§ **AIM OF THE TASK**:
Write out all of the data without omission, exactly as shown.

--- begin DATA BLOCK ---

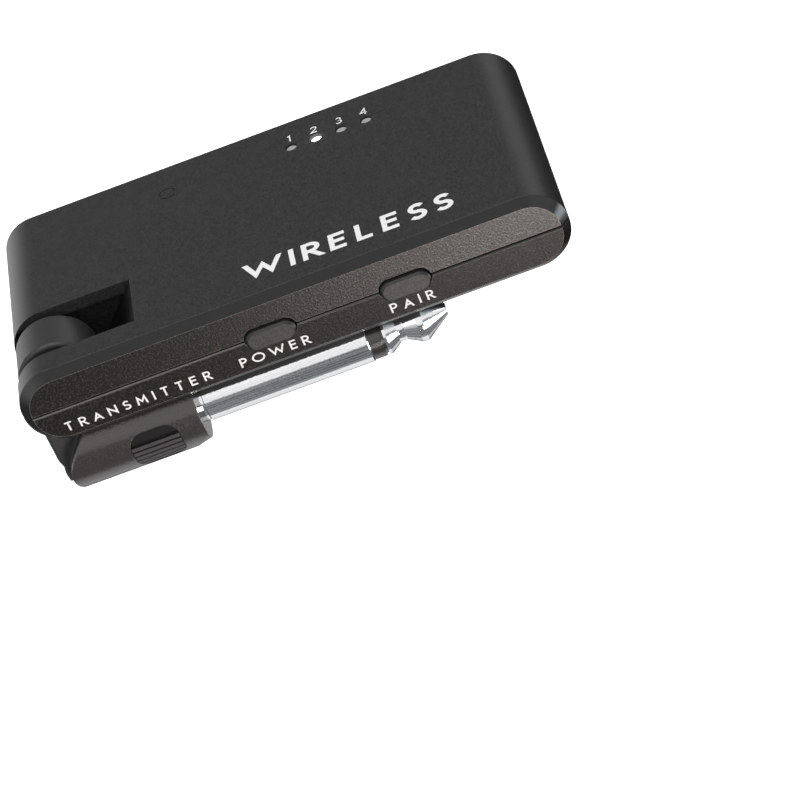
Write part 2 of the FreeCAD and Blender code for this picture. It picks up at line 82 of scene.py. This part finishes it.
class Finish:
    """A node material on object coordinates, built up one layer at a time."""

    def __init__(self, name, colour, roughness, metallic=0.0, specular=0.5):
        self.material = bpy.data.materials.new(name)
        self.material.use_nodes = True
        self.tree = self.material.node_tree
        self.shader = self.tree.nodes["Principled BSDF"]
        self.shader.inputs["Metallic"].default_value = metallic
        self.shader.inputs["Specular IOR Level"].default_value = specular
        self.shader.inputs["Roughness"].default_value = roughness
        self.shader.inputs["Base Color"].default_value = (*colour, 1)
        self.place = self.tree.nodes.new("ShaderNodeTexCoord")

    def add(self, kind, **settings):
        node = self.tree.nodes.new("ShaderNode" + kind)
        for key, value in settings.items():
            setattr(node, key, value)
        return node

    def link(self, source, target):
        self.tree.links.new(source, target)

    def noise(self, size_mm, detail=2.0, rough=0.5, stretch=(1, 1, 1)):
        """Noise whose features are about size_mm across, from 0 to 1."""
        mapping = self.add("Mapping")
        mapping.inputs["Scale"].default_value = [s / (size_mm * MM) for s in stretch]
        self.link(self.place.outputs["Object"], mapping.inputs["Vector"])
        noise = self.add("TexNoise")
        noise.inputs["Scale"].default_value = 1.0
        noise.inputs["Detail"].default_value = detail
        noise.inputs["Roughness"].default_value = rough
        self.link(mapping.outputs["Vector"], noise.inputs["Vector"])
        return noise.outputs["Fac"]

    def spread(self, fac, low, high, start=0.3, end=0.7):
        """Maps fac from start..end to low..high."""
        node = self.add("MapRange")
        for key, value in (("From Min", start), ("From Max", end),
                           ("To Min", low), ("To Max", high)):
            node.inputs[key].default_value = value
        self.link(fac, node.inputs["Value"])
        return node.outputs["Result"]

    def mix(self, fac, first, second):
        """Blends two colours or values by fac."""
        colour = isinstance(first, tuple) or getattr(first, "type", "") == "RGBA"
        node = self.add("Mix", data_type="RGBA" if colour else "FLOAT")
        tag = "Color" if colour else "Float"
        pick = {s.identifier: s for s in node.inputs}
        self.link(fac, pick["Factor_Float"])
        for side, value in (("A", first), ("B", second)):
            socket = pick[side + "_" + tag]
            if hasattr(value, "is_output"):
                self.link(value, socket)
            elif colour:
                socket.default_value = (*value, 1)
            else:
                socket.default_value = value
        return {s.identifier: s for s in node.outputs}["Result_" + tag]

    def parts(self, output):
        """X, Y and Z of the place or the normal, in object space."""
        split = self.add("SeparateXYZ")
        self.link(self.place.outputs[output], split.inputs["Vector"])
        return split.outputs

    def maths(self, operation, first, second):
        """Arithmetic or a comparison on two values."""
        node = self.add("Math", operation=operation)
        for socket, value in zip(node.inputs, (first, second)):
            if hasattr(value, "is_output"):
                self.link(value, socket)
            else:
                socket.default_value = value
        return node.outputs["Value"]

    def both(self, first, *others):
        """1 where every mask is 1."""
        for other in others:
            first = self.maths("MULTIPLY", first, other)
        return first

    def below(self, value, limit):
        return self.maths("LESS_THAN", value, limit)

    def within(self, value, low, high):
        """1 where value lies between low and high, otherwise 0."""
        return self.both(self.maths("GREATER_THAN", value, low), self.below(value, high))

    def edges(self, radius_mm):
        """1 close to a sharp edge, 0 away from it."""
        bevel = self.add("Bevel", samples=4)
        bevel.inputs["Radius"].default_value = radius_mm * MM
        flat = self.add("NewGeometry")
        match = self.add("VectorMath", operation="DOT_PRODUCT")
        self.link(bevel.outputs["Normal"], match.inputs[0])
        self.link(flat.outputs["Normal"], match.inputs[1])
        return self.spread(match.outputs["Value"], 1, 0, 0.95, 0.995)

    def bump(self, height, depth_mm, edge_mm=0.0):
        """Relief, over edges that look rounded to edge_mm."""
        node = self.add("Bump")
        node.inputs["Distance"].default_value = depth_mm * MM
        if edge_mm:
            edge = self.add("Bevel", samples=4)
            edge.inputs["Radius"].default_value = edge_mm * MM
            self.link(edge.outputs["Normal"], node.inputs["Normal"])
        self.link(height, node.inputs["Height"])
        self.link(node.outputs["Normal"], self.shader.inputs["Normal"])
        self.link(node.outputs["Normal"], self.shader.inputs["Coat Normal"])
        return self

    def set(self, socket, value):
        """Gives a shader socket a value, or links one to it."""
        if hasattr(value, "is_output"):
            self.link(value, self.shader.inputs[socket])
        else:
            self.shader.inputs[socket].default_value = value
        return self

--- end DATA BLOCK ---

§ **TASK SOLUTION**:
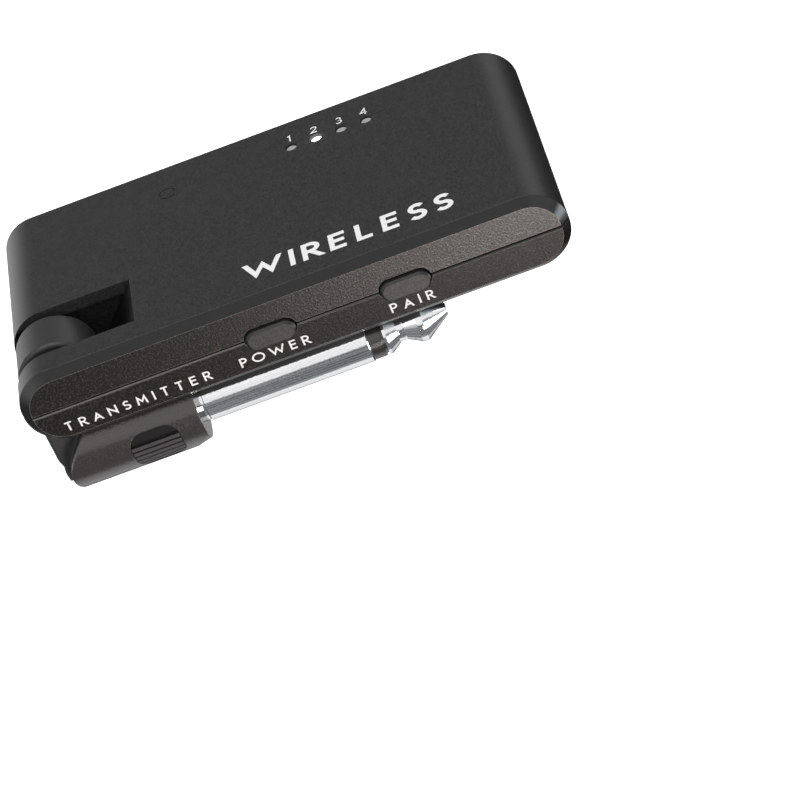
Write part 2 of the FreeCAD and Blender code for this picture. It picks up at line 82 of scene.py. This part finishes it.
class Finish:
    """A node material on object coordinates, built up one layer at a time."""

    def __init__(self, name, colour, roughness, metallic=0.0, specular=0.5):
        self.material = bpy.data.materials.new(name)
        self.material.use_nodes = True
        self.tree = self.material.node_tree
        self.shader = self.tree.nodes["Principled BSDF"]
        self.shader.inputs["Metallic"].default_value = metallic
        self.shader.inputs["Specular IOR Level"].default_value = specular
        self.shader.inputs["Roughness"].default_value = roughness
        self.shader.inputs["Base Color"].default_value = (*colour, 1)
        self.place = self.tree.nodes.new("ShaderNodeTexCoord")

    def add(self, kind, **settings):
        node = self.tree.nodes.new("ShaderNode" + kind)
        for key, value in settings.items():
            setattr(node, key, value)
        return node

    def link(self, source, target):
        self.tree.links.new(source, target)

    def noise(self, size_mm, detail=2.0, rough=0.5, stretch=(1, 1, 1)):
        """Noise whose features are about size_mm across, from 0 to 1."""
        mapping = self.add("Mapping")
        mapping.inputs["Scale"].default_value = [s / (size_mm * MM) for s in stretch]
        self.link(self.place.outputs["Object"], mapping.inputs["Vector"])
        noise = self.add("TexNoise")
        noise.inputs["Scale"].default_value = 1.0
        noise.inputs["Detail"].default_value = detail
        noise.inputs["Roughness"].default_value = rough
        self.link(mapping.outputs["Vector"], noise.inputs["Vector"])
        return noise.outputs["Fac"]

    def spread(self, fac, low, high, start=0.3, end=0.7):
        """Maps fac from start..end to low..high."""
        node = self.add("MapRange")
        for key, value in (("From Min", start), ("From Max", end),
                           ("To Min", low), ("To Max", high)):
            node.inputs[key].default_value = value
        self.link(fac, node.inputs["Value"])
        return node.outputs["Result"]

    def mix(self, fac, first, second):
        """Blends two colours or values by fac."""
        colour = isinstance(first, tuple) or getattr(first, "type", "") == "RGBA"
        node = self.add("Mix", data_type="RGBA" if colour else "FLOAT")
        tag = "Color" if colour else "Float"
        pick = {s.identifier: s for s in node.inputs}
        self.link(fac, pick["Factor_Float"])
        for side, value in (("A", first), ("B", second)):
            socket = pick[side + "_" + tag]
            if hasattr(value, "is_output"):
                self.link(value, socket)
            elif colour:
                socket.default_value = (*value, 1)
            else:
                socket.default_value = value
        return {s.identifier: s for s in node.outputs}["Result_" + tag]

    def parts(self, output):
        """X, Y and Z of the place or the normal, in object space."""
        split = self.add("SeparateXYZ")
        self.link(self.place.outputs[output], split.inputs["Vector"])
        return split.outputs

    def maths(self, operation, first, second):
        """Arithmetic or a comparison on two values."""
        node = self.add("Math", operation=operation)
        for socket, value in zip(node.inputs, (first, second)):
            if hasattr(value, "is_output"):
                self.link(value, socket)
            else:
                socket.default_value = value
        return node.outputs["Value"]

    def both(self, first, *others):
        """1 where every mask is 1."""
        for other in others:
            first = self.maths("MULTIPLY", first, other)
        return first

    def below(self, value, limit):
        return self.maths("LESS_THAN", value, limit)

    def within(self, value, low, high):
        """1 where value lies between low and high, otherwise 0."""
        return self.both(self.maths("GREATER_THAN", value, low), self.below(value, high))

    def edges(self, radius_mm):
        """1 close to a sharp edge, 0 away from it."""
        bevel = self.add("Bevel", samples=4)
        bevel.inputs["Radius"].default_value = radius_mm * MM
        flat = self.add("NewGeometry")
        match = self.add("VectorMath", operation="DOT_PRODUCT")
        self.link(bevel.outputs["Normal"], match.inputs[0])
        self.link(flat.outputs["Normal"], match.inputs[1])
        return self.spread(match.outputs["Value"], 1, 0, 0.95, 0.995)

    def bump(self, height, depth_mm, edge_mm=0.0):
        """Relief, over edges that look rounded to edge_mm."""
        node = self.add("Bump")
        node.inputs["Distance"].default_value = depth_mm * MM
        if edge_mm:
            edge = self.add("Bevel", samples=4)
            edge.inputs["Radius"].default_value = edge_mm * MM
            self.link(edge.outputs["Normal"], node.inputs["Normal"])
        self.link(height, node.inputs["Height"])
        self.link(node.outputs["Normal"], self.shader.inputs["Normal"])
        self.link(node.outputs["Normal"], self.shader.inputs["Coat Normal"])
        return self

    def set(self, socket, value):
        """Gives a shader socket a value, or links one to it."""
        if hasattr(value, "is_output"):
            self.link(value, self.shader.inputs[socket])
        else:
            self.shader.inputs[socket].default_value = value
        return self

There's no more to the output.